> [Requirement] Write out the data again in full, exactly as it reads.

***

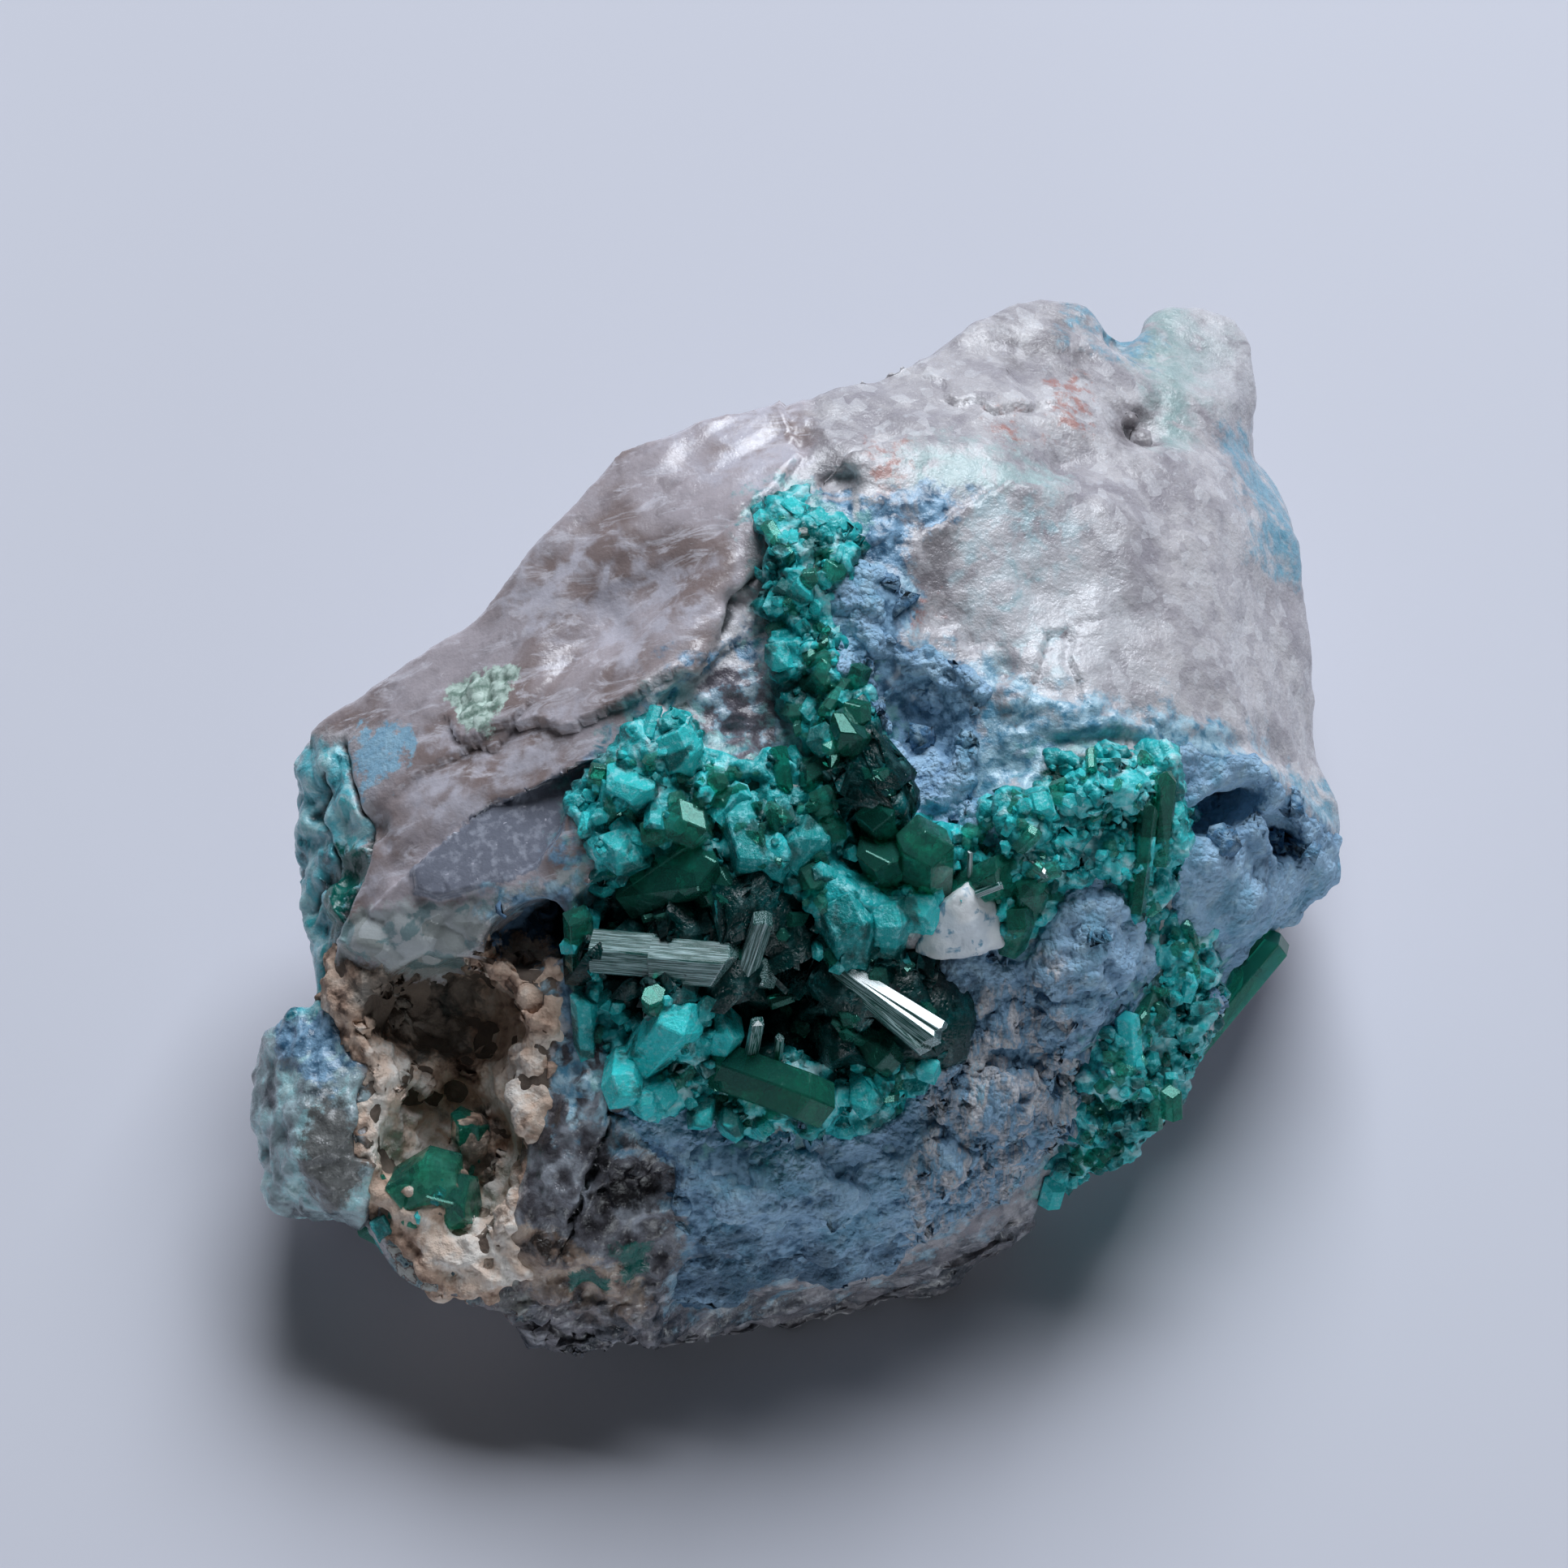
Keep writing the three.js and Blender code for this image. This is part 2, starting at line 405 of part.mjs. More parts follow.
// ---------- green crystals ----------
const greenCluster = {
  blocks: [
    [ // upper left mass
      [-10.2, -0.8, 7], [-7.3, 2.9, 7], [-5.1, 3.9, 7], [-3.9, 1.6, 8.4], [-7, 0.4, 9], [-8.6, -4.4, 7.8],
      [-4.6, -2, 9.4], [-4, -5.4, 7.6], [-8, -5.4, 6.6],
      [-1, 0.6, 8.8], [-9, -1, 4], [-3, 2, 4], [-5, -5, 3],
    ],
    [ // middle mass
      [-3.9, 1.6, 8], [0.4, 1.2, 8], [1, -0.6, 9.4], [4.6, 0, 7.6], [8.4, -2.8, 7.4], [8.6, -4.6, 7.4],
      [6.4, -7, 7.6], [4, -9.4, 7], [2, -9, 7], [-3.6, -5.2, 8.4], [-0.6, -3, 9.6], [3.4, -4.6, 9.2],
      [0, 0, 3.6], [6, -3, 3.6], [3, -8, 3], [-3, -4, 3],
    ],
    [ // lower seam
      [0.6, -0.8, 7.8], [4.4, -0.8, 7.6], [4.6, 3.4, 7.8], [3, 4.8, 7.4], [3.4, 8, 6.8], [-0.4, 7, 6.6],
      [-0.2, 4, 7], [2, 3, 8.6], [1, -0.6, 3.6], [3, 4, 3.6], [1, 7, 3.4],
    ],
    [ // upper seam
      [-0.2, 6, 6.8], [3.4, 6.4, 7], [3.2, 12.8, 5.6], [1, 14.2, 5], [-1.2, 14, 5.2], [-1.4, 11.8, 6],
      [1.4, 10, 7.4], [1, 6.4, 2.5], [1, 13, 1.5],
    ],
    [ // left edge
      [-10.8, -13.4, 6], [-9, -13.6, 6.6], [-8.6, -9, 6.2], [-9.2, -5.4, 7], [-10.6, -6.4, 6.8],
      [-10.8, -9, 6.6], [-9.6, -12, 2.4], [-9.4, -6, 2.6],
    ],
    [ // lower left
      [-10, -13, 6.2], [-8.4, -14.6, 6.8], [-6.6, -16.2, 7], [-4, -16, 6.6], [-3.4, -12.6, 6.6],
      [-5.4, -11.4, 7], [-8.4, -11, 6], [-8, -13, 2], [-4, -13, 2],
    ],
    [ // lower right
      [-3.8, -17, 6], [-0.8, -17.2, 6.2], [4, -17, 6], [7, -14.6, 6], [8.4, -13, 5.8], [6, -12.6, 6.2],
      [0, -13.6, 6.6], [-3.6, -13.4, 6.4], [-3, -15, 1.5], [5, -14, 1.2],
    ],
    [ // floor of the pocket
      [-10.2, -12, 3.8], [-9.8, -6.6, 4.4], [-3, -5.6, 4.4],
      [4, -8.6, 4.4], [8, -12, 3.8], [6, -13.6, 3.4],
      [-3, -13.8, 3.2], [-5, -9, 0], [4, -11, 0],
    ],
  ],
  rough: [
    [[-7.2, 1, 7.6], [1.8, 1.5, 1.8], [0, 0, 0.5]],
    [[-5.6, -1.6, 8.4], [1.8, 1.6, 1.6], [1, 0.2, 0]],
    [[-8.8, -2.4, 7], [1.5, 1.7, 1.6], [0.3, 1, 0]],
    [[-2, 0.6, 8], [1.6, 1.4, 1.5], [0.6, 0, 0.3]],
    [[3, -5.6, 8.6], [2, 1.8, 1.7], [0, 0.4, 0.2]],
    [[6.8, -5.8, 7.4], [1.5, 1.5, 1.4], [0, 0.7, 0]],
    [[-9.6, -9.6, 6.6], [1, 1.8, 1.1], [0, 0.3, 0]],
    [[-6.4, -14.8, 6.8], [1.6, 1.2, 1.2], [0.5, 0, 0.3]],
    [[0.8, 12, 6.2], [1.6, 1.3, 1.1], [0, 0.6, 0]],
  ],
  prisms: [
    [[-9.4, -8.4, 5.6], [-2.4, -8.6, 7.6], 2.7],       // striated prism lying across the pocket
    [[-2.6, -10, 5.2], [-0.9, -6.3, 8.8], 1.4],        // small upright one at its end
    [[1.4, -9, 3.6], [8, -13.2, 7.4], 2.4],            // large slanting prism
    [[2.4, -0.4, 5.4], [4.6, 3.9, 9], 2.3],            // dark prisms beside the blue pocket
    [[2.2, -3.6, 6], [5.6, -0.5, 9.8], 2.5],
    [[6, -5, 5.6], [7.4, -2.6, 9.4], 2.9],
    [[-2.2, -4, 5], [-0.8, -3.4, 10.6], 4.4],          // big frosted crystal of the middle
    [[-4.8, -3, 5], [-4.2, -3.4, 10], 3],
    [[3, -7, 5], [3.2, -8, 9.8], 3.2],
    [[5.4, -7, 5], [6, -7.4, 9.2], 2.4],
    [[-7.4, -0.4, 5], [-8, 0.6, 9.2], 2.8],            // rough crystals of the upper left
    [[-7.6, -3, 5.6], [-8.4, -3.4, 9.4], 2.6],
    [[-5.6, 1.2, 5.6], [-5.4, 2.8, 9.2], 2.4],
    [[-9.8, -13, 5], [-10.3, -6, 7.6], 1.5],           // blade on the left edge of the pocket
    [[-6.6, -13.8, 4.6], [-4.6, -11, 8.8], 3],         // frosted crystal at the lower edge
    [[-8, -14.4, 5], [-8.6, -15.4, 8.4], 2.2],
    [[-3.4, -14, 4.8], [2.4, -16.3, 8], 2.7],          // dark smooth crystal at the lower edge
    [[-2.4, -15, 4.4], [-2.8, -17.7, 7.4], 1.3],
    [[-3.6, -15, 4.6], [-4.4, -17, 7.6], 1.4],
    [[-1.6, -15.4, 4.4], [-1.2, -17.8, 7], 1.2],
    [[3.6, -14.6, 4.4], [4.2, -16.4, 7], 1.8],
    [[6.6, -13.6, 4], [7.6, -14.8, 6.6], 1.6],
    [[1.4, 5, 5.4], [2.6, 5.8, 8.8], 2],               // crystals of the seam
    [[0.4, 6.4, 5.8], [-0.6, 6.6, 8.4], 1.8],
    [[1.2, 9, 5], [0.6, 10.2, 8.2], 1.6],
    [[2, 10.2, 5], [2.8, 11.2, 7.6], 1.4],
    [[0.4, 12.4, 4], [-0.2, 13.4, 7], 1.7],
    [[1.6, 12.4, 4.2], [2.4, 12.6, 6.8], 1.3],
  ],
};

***

> [Response to the task]
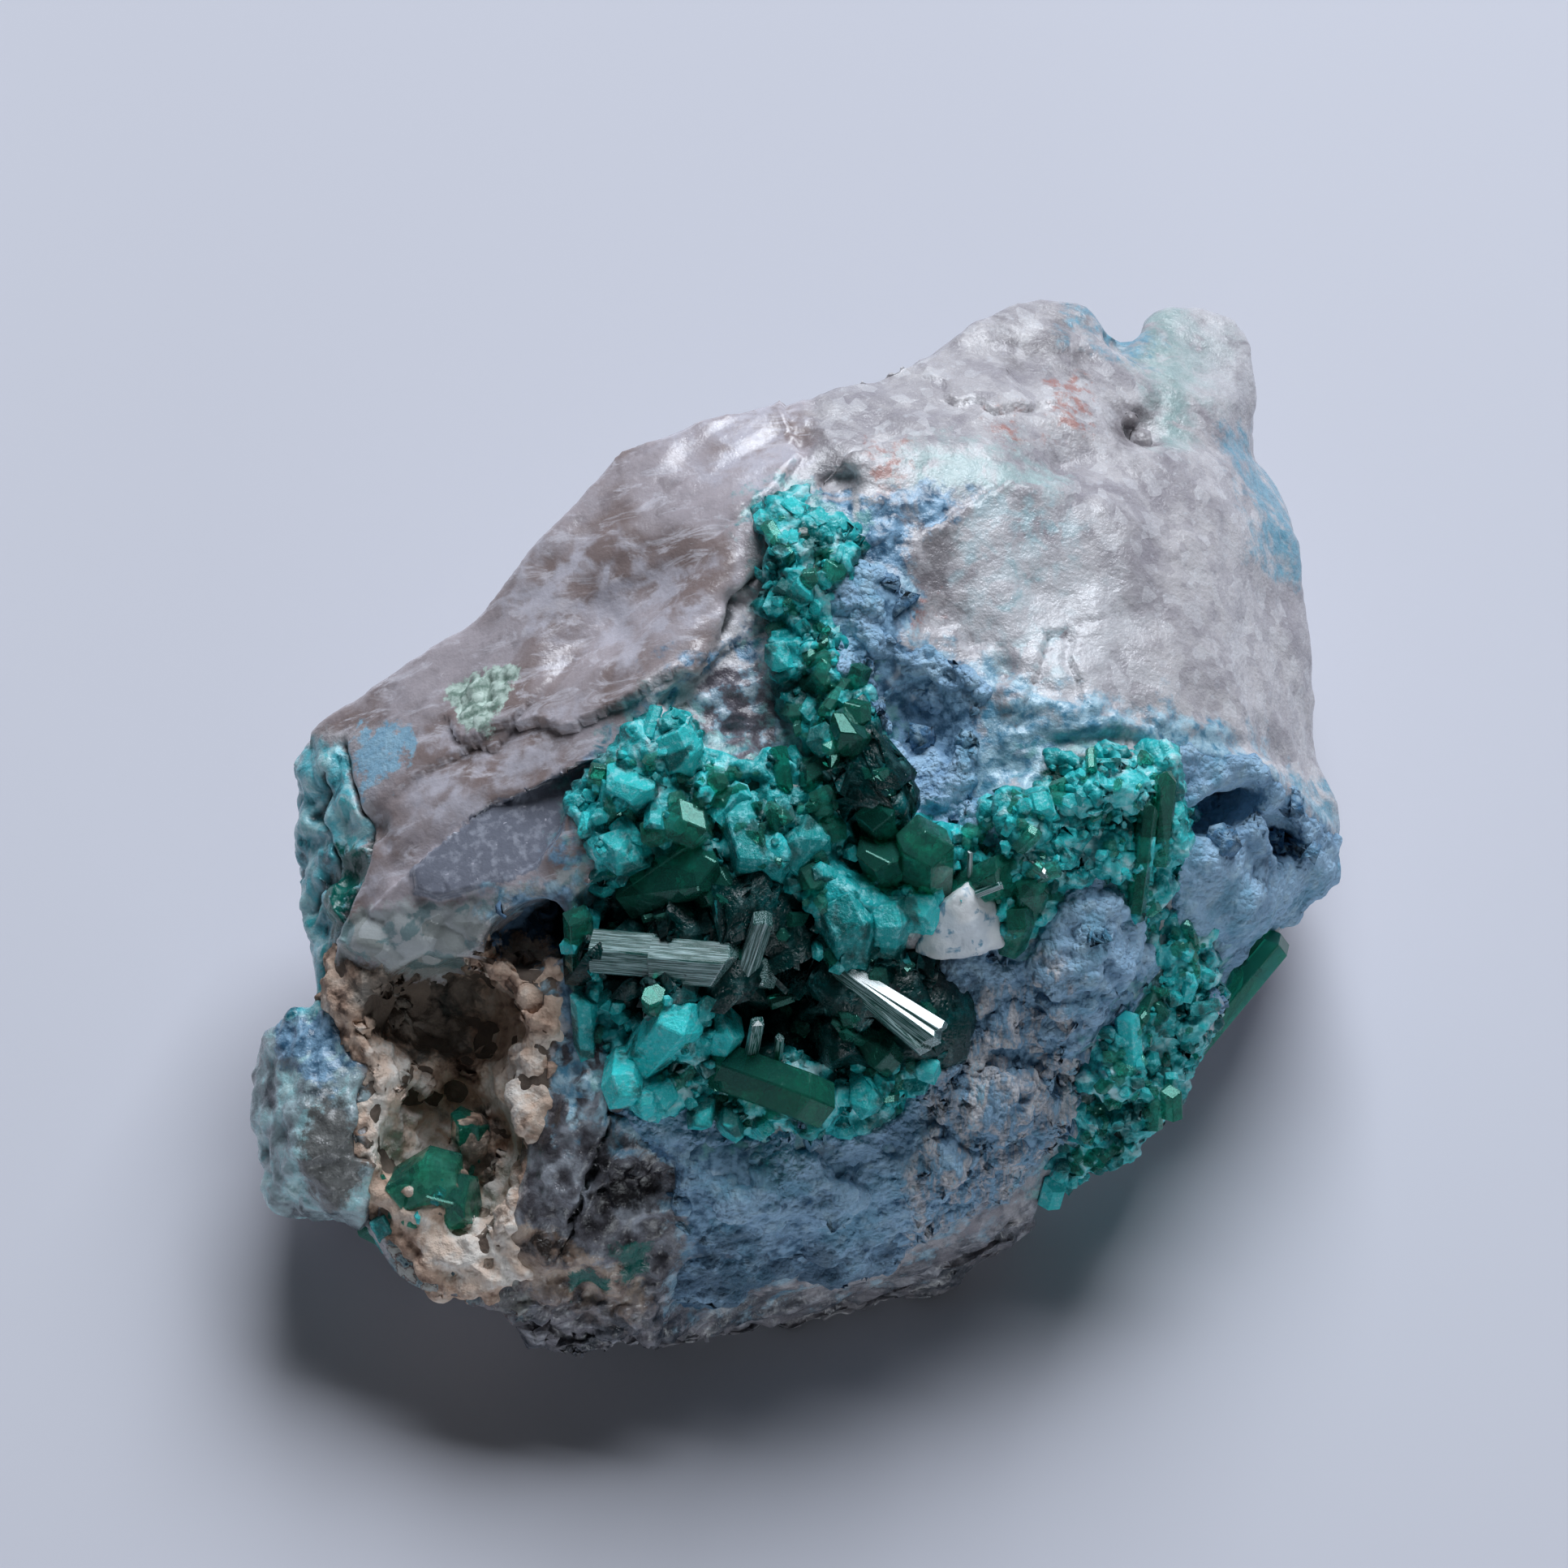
Keep writing the three.js and Blender code for this image. This is part 2, starting at line 405 of part.mjs. More parts follow.
// ---------- green crystals ----------
const greenCluster = {
  blocks: [
    [ // upper left mass
      [-10.2, -0.8, 7], [-7.3, 2.9, 7], [-5.1, 3.9, 7], [-3.9, 1.6, 8.4], [-7, 0.4, 9], [-8.6, -4.4, 7.8],
      [-4.6, -2, 9.4], [-4, -5.4, 7.6], [-8, -5.4, 6.6],
      [-1, 0.6, 8.8], [-9, -1, 4], [-3, 2, 4], [-5, -5, 3],
    ],
    [ // middle mass
      [-3.9, 1.6, 8], [0.4, 1.2, 8], [1, -0.6, 9.4], [4.6, 0, 7.6], [8.4, -2.8, 7.4], [8.6, -4.6, 7.4],
      [6.4, -7, 7.6], [4, -9.4, 7], [2, -9, 7], [-3.6, -5.2, 8.4], [-0.6, -3, 9.6], [3.4, -4.6, 9.2],
      [0, 0, 3.6], [6, -3, 3.6], [3, -8, 3], [-3, -4, 3],
    ],
    [ // lower seam
      [0.6, -0.8, 7.8], [4.4, -0.8, 7.6], [4.6, 3.4, 7.8], [3, 4.8, 7.4], [3.4, 8, 6.8], [-0.4, 7, 6.6],
      [-0.2, 4, 7], [2, 3, 8.6], [1, -0.6, 3.6], [3, 4, 3.6], [1, 7, 3.4],
    ],
    [ // upper seam
      [-0.2, 6, 6.8], [3.4, 6.4, 7], [3.2, 12.8, 5.6], [1, 14.2, 5], [-1.2, 14, 5.2], [-1.4, 11.8, 6],
      [1.4, 10, 7.4], [1, 6.4, 2.5], [1, 13, 1.5],
    ],
    [ // left edge
      [-10.8, -13.4, 6], [-9, -13.6, 6.6], [-8.6, -9, 6.2], [-9.2, -5.4, 7], [-10.6, -6.4, 6.8],
      [-10.8, -9, 6.6], [-9.6, -12, 2.4], [-9.4, -6, 2.6],
    ],
    [ // lower left
      [-10, -13, 6.2], [-8.4, -14.6, 6.8], [-6.6, -16.2, 7], [-4, -16, 6.6], [-3.4, -12.6, 6.6],
      [-5.4, -11.4, 7], [-8.4, -11, 6], [-8, -13, 2], [-4, -13, 2],
    ],
    [ // lower right
      [-3.8, -17, 6], [-0.8, -17.2, 6.2], [4, -17, 6], [7, -14.6, 6], [8.4, -13, 5.8], [6, -12.6, 6.2],
      [0, -13.6, 6.6], [-3.6, -13.4, 6.4], [-3, -15, 1.5], [5, -14, 1.2],
    ],
    [ // floor of the pocket
      [-10.2, -12, 3.8], [-9.8, -6.6, 4.4], [-3, -5.6, 4.4],
      [4, -8.6, 4.4], [8, -12, 3.8], [6, -13.6, 3.4],
      [-3, -13.8, 3.2], [-5, -9, 0], [4, -11, 0],
    ],
  ],
  rough: [
    [[-7.2, 1, 7.6], [1.8, 1.5, 1.8], [0, 0, 0.5]],
    [[-5.6, -1.6, 8.4], [1.8, 1.6, 1.6], [1, 0.2, 0]],
    [[-8.8, -2.4, 7], [1.5, 1.7, 1.6], [0.3, 1, 0]],
    [[-2, 0.6, 8], [1.6, 1.4, 1.5], [0.6, 0, 0.3]],
    [[3, -5.6, 8.6], [2, 1.8, 1.7], [0, 0.4, 0.2]],
    [[6.8, -5.8, 7.4], [1.5, 1.5, 1.4], [0, 0.7, 0]],
    [[-9.6, -9.6, 6.6], [1, 1.8, 1.1], [0, 0.3, 0]],
    [[-6.4, -14.8, 6.8], [1.6, 1.2, 1.2], [0.5, 0, 0.3]],
    [[0.8, 12, 6.2], [1.6, 1.3, 1.1], [0, 0.6, 0]],
  ],
  prisms: [
    [[-9.4, -8.4, 5.6], [-2.4, -8.6, 7.6], 2.7],       // striated prism lying across the pocket
    [[-2.6, -10, 5.2], [-0.9, -6.3, 8.8], 1.4],        // small upright one at its end
    [[1.4, -9, 3.6], [8, -13.2, 7.4], 2.4],            // large slanting prism
    [[2.4, -0.4, 5.4], [4.6, 3.9, 9], 2.3],            // dark prisms beside the blue pocket
    [[2.2, -3.6, 6], [5.6, -0.5, 9.8], 2.5],
    [[6, -5, 5.6], [7.4, -2.6, 9.4], 2.9],
    [[-2.2, -4, 5], [-0.8, -3.4, 10.6], 4.4],          // big frosted crystal of the middle
    [[-4.8, -3, 5], [-4.2, -3.4, 10], 3],
    [[3, -7, 5], [3.2, -8, 9.8], 3.2],
    [[5.4, -7, 5], [6, -7.4, 9.2], 2.4],
    [[-7.4, -0.4, 5], [-8, 0.6, 9.2], 2.8],            // rough crystals of the upper left
    [[-7.6, -3, 5.6], [-8.4, -3.4, 9.4], 2.6],
    [[-5.6, 1.2, 5.6], [-5.4, 2.8, 9.2], 2.4],
    [[-9.8, -13, 5], [-10.3, -6, 7.6], 1.5],           // blade on the left edge of the pocket
    [[-6.6, -13.8, 4.6], [-4.6, -11, 8.8], 3],         // frosted crystal at the lower edge
    [[-8, -14.4, 5], [-8.6, -15.4, 8.4], 2.2],
    [[-3.4, -14, 4.8], [2.4, -16.3, 8], 2.7],          // dark smooth crystal at the lower edge
    [[-2.4, -15, 4.4], [-2.8, -17.7, 7.4], 1.3],
    [[-3.6, -15, 4.6], [-4.4, -17, 7.6], 1.4],
    [[-1.6, -15.4, 4.4], [-1.2, -17.8, 7], 1.2],
    [[3.6, -14.6, 4.4], [4.2, -16.4, 7], 1.8],
    [[6.6, -13.6, 4], [7.6, -14.8, 6.6], 1.6],
    [[1.4, 5, 5.4], [2.6, 5.8, 8.8], 2],               // crystals of the seam
    [[0.4, 6.4, 5.8], [-0.6, 6.6, 8.4], 1.8],
    [[1.2, 9, 5], [0.6, 10.2, 8.2], 1.6],
    [[2, 10.2, 5], [2.8, 11.2, 7.6], 1.4],
    [[0.4, 12.4, 4], [-0.2, 13.4, 7], 1.7],
    [[1.6, 12.4, 4.2], [2.4, 12.6, 6.8], 1.3],
  ],
};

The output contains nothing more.